Yakinlah! Kalau memang ia yang dijodohkan untuk kita (kita? ya..
masing-masing dari kita), maka ia tidak akan kemana-mana. Selain itu, belum
tentu ia merupakan orang terbaik yang akan dikirim Allah untuk kita. Mungkin
saja akan datang pangeran berkuda putih atau bidadari kayangan yang jauh lebih
baik di kemudian hari ketika kita sudah siap untuk menikah.
Tugas kita adalah mempersiapkan diri agar pantas untuk mendapatkan
seseorang yang jauh lebih baik nantinya, dia atau yang lain. Karena “Laki-laki
baik-baik hanya untuk wanita baik-baik dan wanita baik-baik hanya untuk
laki-laki baik baik” (An-Nur:26).
Islam telah mengatur hubungan wanita dan laki-laki dalam sebuah pernikahan.
Hubungan khusus ikhwan akhwat bukan mahram sebelum terjadinya pernikahan apapun
namanya merupakan hal yang diharamkan dalam Islam. Karena hal ini akan
cenderung membawa pelakunya pada kemaksiatan kepada Allah. Hubungan yang
dilakukan tersebut walau tidak diikrarkan tidak akan berbeda jauh dengan bentuk
pacaran, HTS, HTI, TTM atau apapun juga namanya, jikalau komunikasi yang
dilakukan didasarkan atas dasar rasa cinta satu sama lain. Untuk itu sudah
seharus dan sebaiknya untuk membatasi hubungan dengan lawan jenis bila tidak
ada hajat. Seandainya rasa itu telah ada, sebaiknya untuk sementara jangan
berhubungan dengannya sampai waktu menikah telah tiba diluar kepentingan dan
keperluan mendesak.
“Dan tidaklah patut bagi laki-laki yang mukmin dan tidak (pula) bagi
perempuan yang mukmin, apabila Allah dan Rasul-Nya telah menetapkan suatu
ketetapan, akan ada bagi mereka pilihan (yang lain) tentang urusan mereka. Dan
barang siapa mendurhakai Allah dan Rasul-Nya maka sungguhlah dia telah sesat,
sesat yang nyata.” (Al-Ahzab: 36)
Islam tidak melarang terlebih lagi mengharamkan CINTA, namun cinta yang
bagaimana?
Rasa cinta kepada orang lain adalah sesuatu yang fitrah dimiliki oleh
seorang manusia sebagai makhluk ciptaan-Nya yang mulia. Begitu juga sebaliknya,
ingin dicintai, ingin diperhatikan, ingin disayangi oleh orang lain, semua
adalah suatu fitrah yang merupakan wujud dari gharizah an-na’u.

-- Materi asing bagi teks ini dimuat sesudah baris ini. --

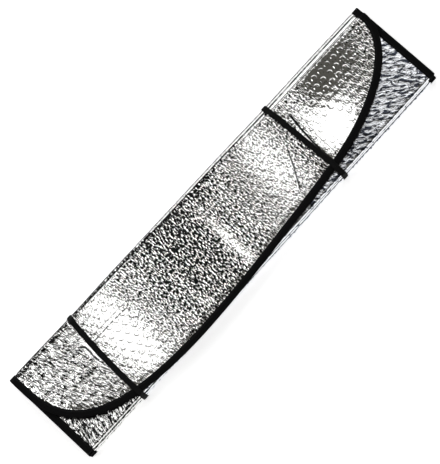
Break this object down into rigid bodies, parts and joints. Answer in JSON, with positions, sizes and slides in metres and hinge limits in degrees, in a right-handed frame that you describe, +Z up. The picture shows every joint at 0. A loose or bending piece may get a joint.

Gharizah atau naluri, merupakan ”sesuatu” yang diciptakan Allah dengan
sangat unik. Ia adalah sebuah fitrah atau kebutuhan primer bagi manusia.
Layaknya makanan kita sehari-hari. Namun ia berbeda dengan makanan, dimana jika
kita tidak memenuhinya kita akan mati.
Na’am, tidak terpenuhinya gharizah atau naluri tidak akan membuat kita
mati, ia hanya akan membuat manusia tersiksa ataupun tidak terpuaskan secara
batin. Gelisah, tidak tentram, merasa ada yang kurang dalam hidup, itu adalah
sebagian dari dampak tidak terpenuhinya naluri manusia. Bahkan pengekangan
terhadap naluri, dapat membuat manusia melakukan ”penyimpangan”, agar ia tetap
bisa memenuhinya
Naluri bertuhan (gharizah tadayyun) misalnya, secara fitrah manusia pasti
memerlukan ”sesuatu” yang ia puja, ia agungkan, yang ia anggap lebih hebat, ia
anggap sempurna, mampu melindungi dan menolongnya dikala terjepit. ”Sesuatu”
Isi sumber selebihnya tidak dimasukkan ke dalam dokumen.